Why State Test Scores Might Matter More for Public Schools
Let’s talk about something that rarely gets said out loud: state test scores probably matter more—both practically and politically—for public schools than they do for private ones.
Why? Because of how the systems are built.
Public schools are directly accountable to the state. The curriculum is aligned to state standards. The tests are aligned to those standards. Teachers are trained to teach to them. School report cards, state interventions, and in a few states even funding formulas often hinge on student performance on those exact tests.
In short, test scores are deeply embedded in the machinery of public education. They aren’t just a measure of student learning—they’re a tool of system-level accountability.

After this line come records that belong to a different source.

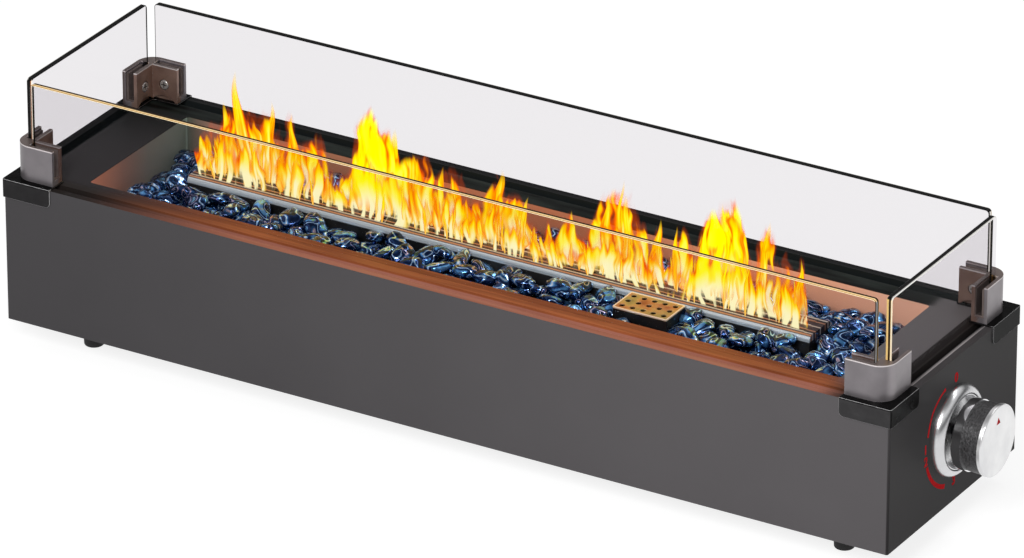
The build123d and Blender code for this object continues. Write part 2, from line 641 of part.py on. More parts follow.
def valve_spring():
    """Coil spring that returns the plunger."""
    length = PLUNGER_DISC[0] - CHAMBER[0] - 2 * (SPRING_WIRE + SPRING_GAP)
    coil = Helix(pitch=SPRING_PITCH, height=length, radius=SPRING_RADIUS)
    wire = sweep(Plane(origin=coil @ 0, z_dir=coil % 0) * Circle(SPRING_WIRE), path=coil, is_frenet=True)
    return Pos(CHAMBER[0] + SPRING_WIRE + SPRING_GAP, 0, KNOB_Z) * Rot(0, 90, 0) * wire


def burner_pipe():
    """Pipe from the valve's side up and round to the jet."""
    out_y, out_x = VALVE_HALF_Y + PIPE_PAST_VALVE, JET_END + PIPE_PAST_JET
    points = [
        (JET_END, 0, MIXER_Z),
        (out_x, 0, MIXER_Z),
        (out_x, out_y, MIXER_Z),
        (out_x, out_y, KNOB_Z),
        (PIPE_VALVE_X, out_y, KNOB_Z),
        (PIPE_VALVE_X, VALVE_HALF_Y, KNOB_Z),
    ]
    return bent_rod(points, PIPE_RADIUS, PIPE_BEND)


def inlet_pipe():
    """Straight pipe from the inlet fitting to the valve."""
    return rod_y(PIPE_RADIUS, INLET_X, (VALVE_HALF_Y, HALF_Y - INLET_INSIDE), INLET_Z)


def pipe_nuts():
    """Flare nuts at both ends of the inlet pipe."""
    radius, length = FLARE_NUT
    nut = Rot(-90, 0, 0) * (hex_z(radius, (0, length)) - rod_z(PIPE_RADIUS, 0, 0, (-OVER, length + OVER)))
    return group([Pos(INLET_X, y, INLET_Z) * nut for y in (VALVE_HALF_Y, HALF_Y - INLET_INSIDE - length)])


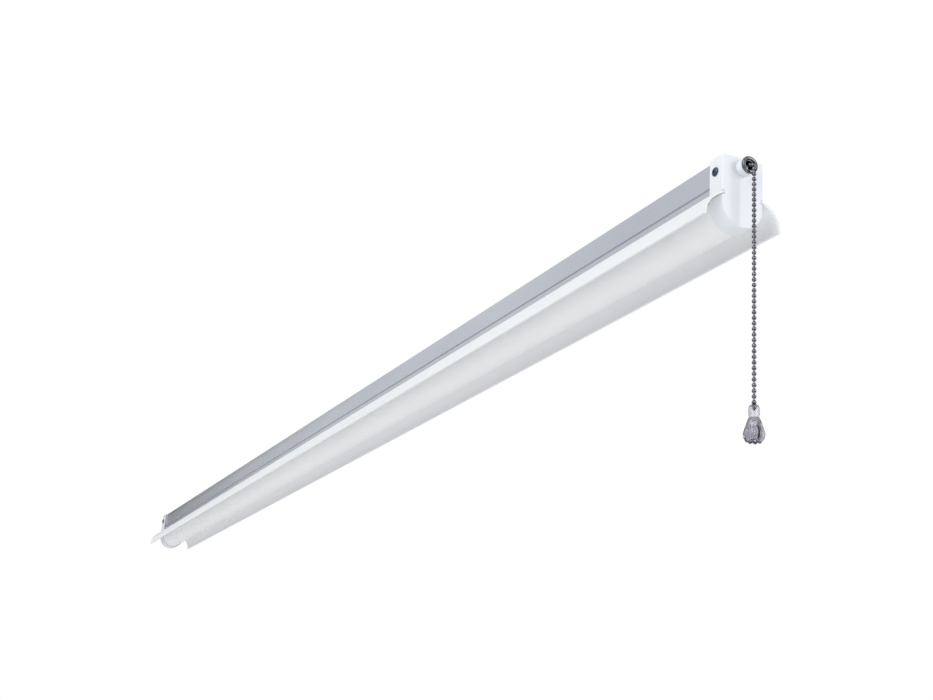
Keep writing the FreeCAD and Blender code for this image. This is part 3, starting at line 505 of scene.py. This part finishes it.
def cap(end, node, name, hole_z, hole_r):
    """Moulded cup: outer skin with a rounded front edge, cavity, wing slots and one hole."""
    half_width, top = CAP[1].y, CAP[1].z
    back = CAP[0].x

    def ring(inset, x):
        return x, u_outline(half_width - inset, top - inset,
                            CAP_CORNER - inset * CAP_CORNER_SHRINK)
    cavity = u_outline(half_width - CAP_WALL, top - CAP_ROOF, CAP_CORNER - CAVITY_CORNER_LESS)
    rings = [(HALF - CAP_FRONT, cavity), (back + CAP_LIP, cavity), ring(CAP_LIP, back),
             ring(0, back + CAP_LIP)]
    for i in range(7):
        turn = math.radians(15 * i)
        rings.append(ring(CAP_EDGE * (1 - math.cos(turn)),
                          HALF - CAP_EDGE + CAP_EDGE * math.sin(turn)))
    bm = bmesh.new()
    loops = [[bm.verts.new((end * x, y, z)) for y, z in outline] for x, outline in rings]
    for low, high in zip(loops, loops[1:]):
        for i in range(len(low)):
            j = (i + 1) % len(low)
            bm.faces.new((low[i], low[j], high[j], high[i]))
    bm.faces.new(loops[0])
    bm.faces.new(loops[-1])
    made = piece(name, bm, "fixture", "white_moulding", [node])
    deep = half_width - CAP_WALL - SLOT_IN
    tools = [block(sorted((end * (back - MM), end * (HALF + MM))),
                   sorted((s * deep, s * (half_width + MM))), SLOT) for s in (-1, 1)]
    tools.append(pin(hole_r, CAP_FRONT_CUT, 64, (end * HALF, 0, hole_z), (1, 0, 0)))
    for s in (-1, 1):
        tools.append(pin(SCREW_HOLE_R, CAP_SIDE_CUT, SCREW_SIDES,
                         (end * (HALF - SCREW_X_IN), s * half_width, SCREW_Z), (0, 1, 0)))
    boolean(made, tools)


def cap_screws(end, node):
    """Domed pan heads with a tapered cross recess."""
    for side, label in ((-1, "left"), (1, "right")):
        centre = (end * (HALF - SCREW_X_IN), side * CAP[1].y, SCREW_Z)
        place = aimed(centre, (0, side, 0))
        profile = [(0, -5.0), (1.1, -5.0), (1.4, -4.6), (1.4, 0), (2.42, 0), (2.5, 0.08),
                   (2.5, 0.5), (2.42, 0.72), (2.2, 0.95), (1.85, 1.13), (1.4, 1.24), (0.8, 1.29),
                   (0, 1.3)]
        bm = turned([(r * MM, h * MM) for r, h in profile], 48, place, closed=False)
        made = piece("%s_%s" % (node, label), bm, "fixture", "screw_steel", [node])
        tools = []
        for turn in (0, math.pi / 2):
            tool = bmesh.new()
            corners = []
            for height, along, across in SCREW_RECESS:
                corners.append([tool.verts.new(place @ Matrix.Rotation(turn, 4, "Z") @ Vector(
                    (sx * along * MM, sy * across * MM, height * MM)))
                    for sx, sy in ((-1, -1), (1, -1), (1, 1), (-1, 1))])
            for i in range(4):
                j = (i + 1) % 4
                tool.faces.new((corners[0][i], corners[0][j], corners[1][j], corners[1][i]))
            tool.faces.new(corners[0])
            tool.faces.new(corners[1])
            tools.append(tool)
        boolean(made, tools)


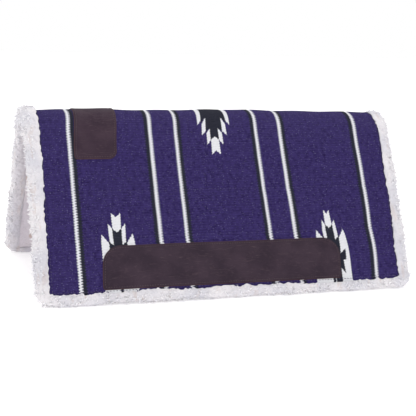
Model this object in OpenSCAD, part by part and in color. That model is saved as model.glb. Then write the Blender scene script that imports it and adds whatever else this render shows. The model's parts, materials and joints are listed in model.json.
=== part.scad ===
// Saddle pad folded over its spine and standing on its two hems like a tent.
// X runs along the spine with the front (wither) end at -X, the near flap
// hangs on the -Y side, the far flap on the +Y side, and Z = 0 is the ground.

/* [Pad] */
// Length of the woven top along the spine, without the fleece edges
pad_len = 752; // [600:1:860]
// Distance along the outside from the spine to the woven top's lower edge
flap_run = 408.5; // [330:0.5:460]
// Lean of each flap from the vertical, in degrees
flap_lean = 28.3; // [20:0.1:36]
// Outside radius of the fold over the spine
fold_r = 67; // [55:1:90]

/* [Layers] */
// Thickness of the woven top
woven_t = 4; // [2:0.5:5]
// Thickness of the pressed felt core
felt_t = 10; // [6:0.5:12]
// Thickness of the fleece lining
fleece_t = 12; // [8:0.5:14]
// Thickness of the leathers
leather_t = 2.5; // [1.5:0.1:3.5]

/* [Fleece edge] */
// Radius of the fleece roll that wraps the edge
roll_r = 15; // [13:0.5:17]
// Flat width of the fleece edge at the two ends, before it turns over
end_flat = 12; // [8:0.5:16]
// Flat width of the fleece edge at the hem, before it turns over
hem_flat = 3; // [2:0.5:8]
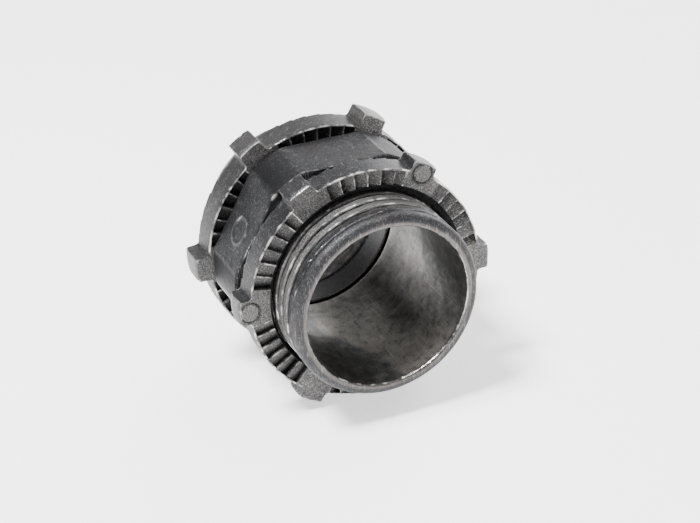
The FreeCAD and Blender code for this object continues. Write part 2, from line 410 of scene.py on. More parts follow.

That’s not necessarily a bad thing. In a large, centrally governed system like public education, state tests can provide a consistent (if imperfect) yardstick. They can help identify struggling schools. They can give policymakers a snapshot of equity gaps. And they matter for districts that have little other way to demonstrate progress to the public.
But now imagine a private school participating in a voucher or ESA program. It might use a very different curriculum, such as classical, religious, or Montessori. It may have different sequencing. It may intentionally avoid teaching to the test. And the parents who choose it might care more about school culture, discipline, religious formation, or a safe environment than a state math test score.
So when students at these schools take a test built for the public school system, it’s not surprising that the results might be lower—at least at first.
That doesn’t mean the school isn’t working. It means it’s doing something different.
What This Means for School Choice
The Education Next article reminds us that test scores can matter a lot, especially in large public systems where other forms of information are hard to come by. But in the world of private school choice, they may not tell the whole story.
A school that boosts confidence, builds strong character, or re-engages a disengaged student might not generate big test score gains right away. But it might change the trajectory of that student’s life—leading to graduation, college, or a better job down the line.
And that’s exactly what the AEI report showed. In some cases, the schools that seemed “bad” on test scores actually produced better long-term outcomes.
So for policymakers and researchers, the message is this: test scores are useful, but not sufficient. In public systems, they’re often the best tool we have. But in choice programs, especially those serving disadvantaged families, we should be cautious about using test scores as the sole—or even primary—measure of quality. Context matters, and in private choice programs, testing offers value when they’re used to generate information for parents to make informed decisions rather than as a bludgeon to punish certain schools.
Families don’t choose schools based on test scores alone. They choose schools that align with their values, that make their kids feel safe, or that treat them as individuals. That’s the whole point of school choice: to give families the freedom to pursue what matters most to them.
So yes, test scores matter—but not how you think. And not always where we’re looking.